1=', 2=This isn''t easy to parse.
1=', 2=Then John said, "Hello Tim!"
1=", 2=This isn't easy to parse.
1=", 2=Then John said, ""Hello Tim!""

---

If you're interested on how to capturing the quoted text within text:

This regex matches all variants and captures the quote in group 1 and the quoted text in group 6:

^((')|("))(.*?("\3|")(.*)\5)?.*\1$

See live demo .

---

Here's some test code:

public static void main(String[] args) {
    String[] tests = {
            "'This isn''t easy to parse.'",
            "'Then John said, \"Hello Tim!\"'",
            "\"This isn't easy to parse.\"",
            "\"Then John said, \"\"Hello Tim!\"\"\""};
    Pattern pattern = Pattern.compile("^((')|(\"))(.*?(\"\\3|\")(.*)\\5)?.*\\1$");
    Arrays.stream(tests).map(pattern::matcher).filter(Matcher::find)
      .forEach(m -> System.out.println("quote=" + m.group(1) + ", quoted=" + m.group(6)));
}

Output:

quote=', quoted=null
quote=', quoted=Hello Tim!
quote=", quoted=null
quote=", quoted=Hello Tim!

Answer 4

Using regular expressions for this type of problem is very challenging. A simple parser that does not use regex is much easier to implement, understand, and maintain.

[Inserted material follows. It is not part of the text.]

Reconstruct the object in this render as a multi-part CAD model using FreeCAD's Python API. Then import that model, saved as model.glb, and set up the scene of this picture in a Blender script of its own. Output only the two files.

In addition, such a simple parse can easily support things like backslash escapes, and conversion of backslash sequences to characters (eg "\\n" conversion to a newline character).

Answer 5

This can be done very easily with a simple regex like below

private static Object[] checkPattern(String name, String regex) {
    List<String> matchedString = new ArrayList<>();
    Pattern pattern = Pattern.compile(regex);
    Matcher matcher = pattern.matcher(name);
    while (matcher.find()) {
        if (matcher.group().length() > 0) {
            matchedString.add(matcher.group());
        }
    }
    return matchedString.toArray();
}


@Test
public void quotedtextMultipleQuotedLines() {
    String text = "He said, \"I am Tom\". She said, \"I am Lisa\".";
    String quoteRegex = "(\"[^\"]+\")";
    String[] strArray = {"\"I am Tom\"", "\"I am Lisa\""};
    assertArrayEquals(strArray, checkPattern(text, quoteRegex));
}

We get the strings as the array elements here.